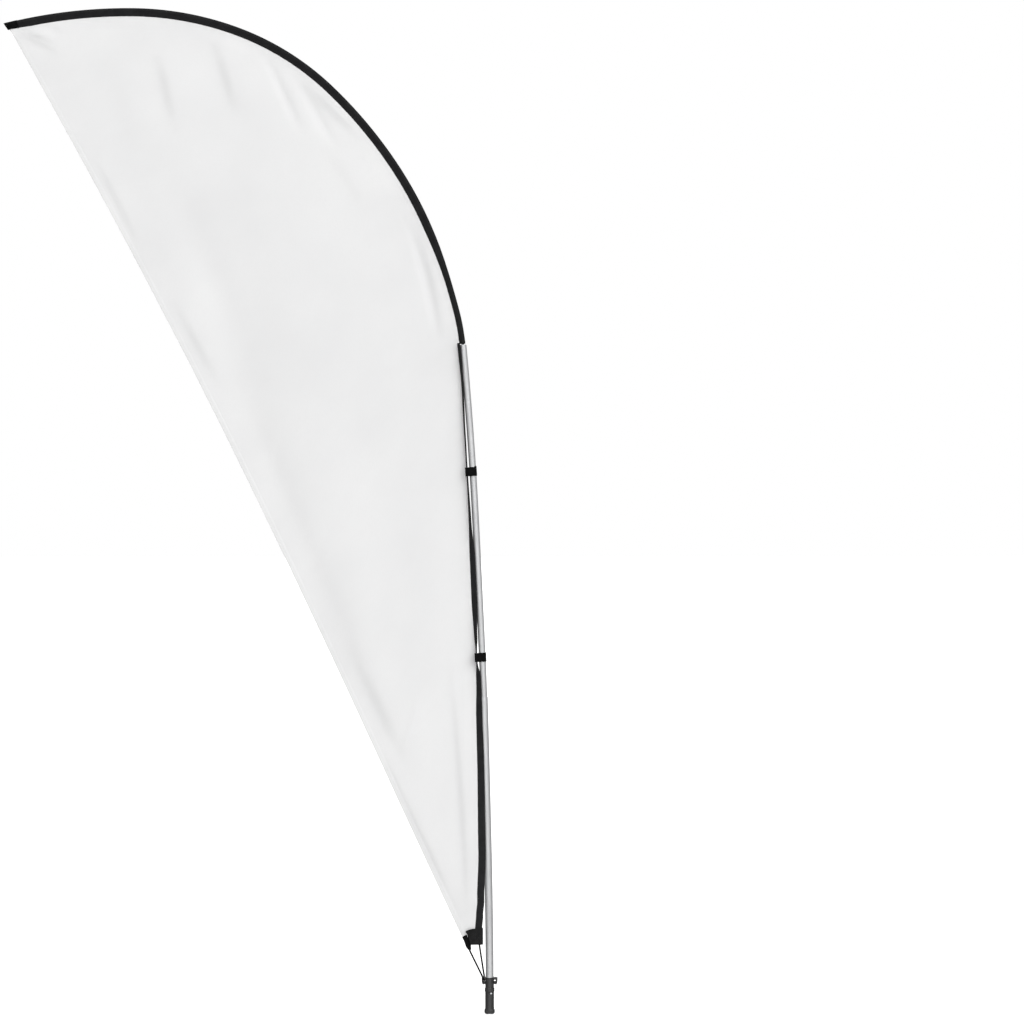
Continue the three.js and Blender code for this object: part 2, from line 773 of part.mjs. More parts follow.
// A strap's two pieces in the mast's own frame at its height: the band round the tube, and its closing flap.
function strap(name, height, tubeDiameter) {
  const middle = tubeDiameter / 2 + strapClearance + strapThickness / 2;
  const outside = middle + strapThickness / 2;
  const tabFront = -(tapeWidth / 2 + gap + strapThickness / 2 + 0.4);
  const besideTape = -outside - strapThickness / 2 + 0.6;
  const edges = [() => -strapWidth / 2, () => strapWidth / 2];
  const round = arc(0, 0, middle, 180, foldAngle, 12);
  const band = [[-flapReach, tabFront], [besideTape, tabFront], [besideTape, tabFront / 2], ...round];
  const closing = -Math.max(middle, -tabFront + strapThickness + gap);
  const foldStep = THREE.MathUtils.radToDeg(gap / middle);
  const overTab = [[besideTape + 1.8, closing], [-flapReach, closing - 0.2]];
  const flap = [...arc(0, 0, middle, foldAngle - foldStep, -90, 4), ...overTab];
  const place = mastAt(height);
  const group = new THREE.Group();
  group.position.copy(place.point);
  group.rotation.y = -place.lean;
  group.add(piece(`strap_${name}_band`, ribbon(band, strapThickness, ...edges), webbing));
  group.add(piece(`strap_${name}_flap`, ribbon(flap, strapThickness, ...edges), webbing));
  const [foldSide, foldBack] = arc(0, 0, outside + gap / 2, foldAngle - foldStep / 2, 0, 1)[0];
  group.userData.joint = {
    name: `strap_${name}_peel`,
    point: beside(height, foldSide, foldBack),
    axis: new THREE.Vector3(-Math.sin(place.lean), 0, Math.cos(place.lean)),
  };
  return group;
}

// ---- The flag ----

const rotator = new THREE.Group();
rotator.add(piece("rotator_core", rotatorCore(), steel));
rotator.add(piece("retaining_ring", retainingRing(), steel));

const foot = new THREE.Group();
foot.add(piece("foot_sleeve", footSleeve(), blackPlastic));
foot.add(piece("hook_collar", hookCollar(), blackPlastic));
foot.add(piece("sleeve_rivet", sleeveRivet(), aluminium));
foot.add(piece("lower_bush", bush(shoulderTop + gap), bushPlastic));
foot.add(piece("upper_bush", bush(footHeight - upperBushDrop - bushLength), bushPlastic));

const mast = new THREE.Group();
mast.add(piece("lower_tube", lowerTube(), aluminium));
mast.add(piece("upper_tube", upperTube(), aluminium));
mast.add(piece("rod_seat", rodSeat(), blackPlastic));
mast.add(piece("bow_rod_lower", rod(upperTubeTop - rodSeatDepth + gap, rodJoint - gap / 2), fibreglass));
mast.add(piece("bow_ferrule", bowFerrule(), steel));
mast.add(piece("bow_rod_upper", rod(rodJoint + gap / 2, rodEnd), fibreglass));
mast.add(piece("bow_tip_cap", bowTipCap(), blackPlastic));

const sail = new THREE.Group();
sail.add(piece("bow_pocket", bowPocket(), blackCloth));
sail.add(piece("tip_patch", tipPatch(), webbing));
sail.add(piece("sail_panel", sailPanel(), sailCloth));
sail.add(piece("luff_tape", luffTape(), blackCloth));
sail.add(piece("corner_band", cornerBand(), webbing));
sail.add(piece("corner_tab", cornerTab(), webbing));
sail.add(piece("tension_cord", tensionCord(), elastic));
sail.add(piece("cord_knot", cordKnot(), elastic));

const flag = new THREE.Group();
flag.name = "teardrop_flag";
flag.add(rotator, foot, mast, sail);
flag.add(strap("lower", strapHeights.lower, upperTubeDiameter));
flag.add(strap("upper", strapHeights.upper, upperTubeDiameter));

export default flag;
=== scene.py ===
"""Teardrop flag: the visual model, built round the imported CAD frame.

Sizes are in millimetres, as in the CAD, and become metres where a mesh is made.
The sail lies in the XZ plane on the -X side of the mast, and its shown face looks to -Y.
"""

import math

import bmesh
import bpy
import numpy as np
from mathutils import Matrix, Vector


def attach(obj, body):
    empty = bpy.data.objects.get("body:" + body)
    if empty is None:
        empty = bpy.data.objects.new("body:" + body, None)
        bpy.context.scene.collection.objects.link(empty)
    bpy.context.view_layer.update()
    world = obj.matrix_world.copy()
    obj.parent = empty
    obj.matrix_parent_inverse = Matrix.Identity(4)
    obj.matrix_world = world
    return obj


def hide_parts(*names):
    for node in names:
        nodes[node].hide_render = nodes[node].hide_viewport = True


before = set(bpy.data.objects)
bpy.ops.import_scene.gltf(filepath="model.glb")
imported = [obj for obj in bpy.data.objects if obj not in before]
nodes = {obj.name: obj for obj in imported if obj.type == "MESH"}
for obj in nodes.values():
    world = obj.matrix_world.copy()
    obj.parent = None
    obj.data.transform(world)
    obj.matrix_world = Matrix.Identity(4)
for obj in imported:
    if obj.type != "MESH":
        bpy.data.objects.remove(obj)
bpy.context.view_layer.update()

MM = 0.001

# ---- Sizes shared with the CAD ----
GAP = 0.3
FOOT_HEIGHT = 102
LOWER_TUBE_DIAMETER = 22
TUBE_WALL = 1.2
LOWER_TUBE_TOP = 886
PLUG_DEPTH = 120
UPPER_TUBE_TOP = 1874
UPPER_TUBE_DIAMETER = LOWER_TUBE_DIAMETER - 2 * (TUBE_WALL + GAP)
TUBE_FOOT_RADIUS = LOWER_TUBE_DIAMETER / 2 + GAP
SLEEVE_RADIUS = TUBE_FOOT_RADIUS + 1.2
RUNNING_BORE = 6.8  # radius
FOOT_BOTTOM = 1.5
SHOULDER_TOP = 6
TUBE_START = SHOULDER_TOP + GAP
RIM_PROUD = 2.2
RIM_TOP = 13
COLLAR_PROUD = 1.1
COLLAR_BOTTOM = 62
COLLAR_TOP = 72
NECK_RADIUS = TUBE_FOOT_RADIUS + 0.9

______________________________

**Aim:** Starting at the line that contains "const flag = new THREE.Group();" and ending at the line that contains "for node in", retype each line exactly; omit everything outside that range.

**Solution below:**
const flag = new THREE.Group();
flag.name = "teardrop_flag";
flag.add(rotator, foot, mast, sail);
flag.add(strap("lower", strapHeights.lower, upperTubeDiameter));
flag.add(strap("upper", strapHeights.upper, upperTubeDiameter));

export default flag;
=== scene.py ===
"""Teardrop flag: the visual model, built round the imported CAD frame.

Sizes are in millimetres, as in the CAD, and become metres where a mesh is made.
The sail lies in the XZ plane on the -X side of the mast, and its shown face looks to -Y.
"""

import math

import bmesh
import bpy
import numpy as np
from mathutils import Matrix, Vector


def attach(obj, body):
    empty = bpy.data.objects.get("body:" + body)
    if empty is None:
        empty = bpy.data.objects.new("body:" + body, None)
        bpy.context.scene.collection.objects.link(empty)
    bpy.context.view_layer.update()
    world = obj.matrix_world.copy()
    obj.parent = empty
    obj.matrix_parent_inverse = Matrix.Identity(4)
    obj.matrix_world = world
    return obj


def hide_parts(*names):
    for node in names:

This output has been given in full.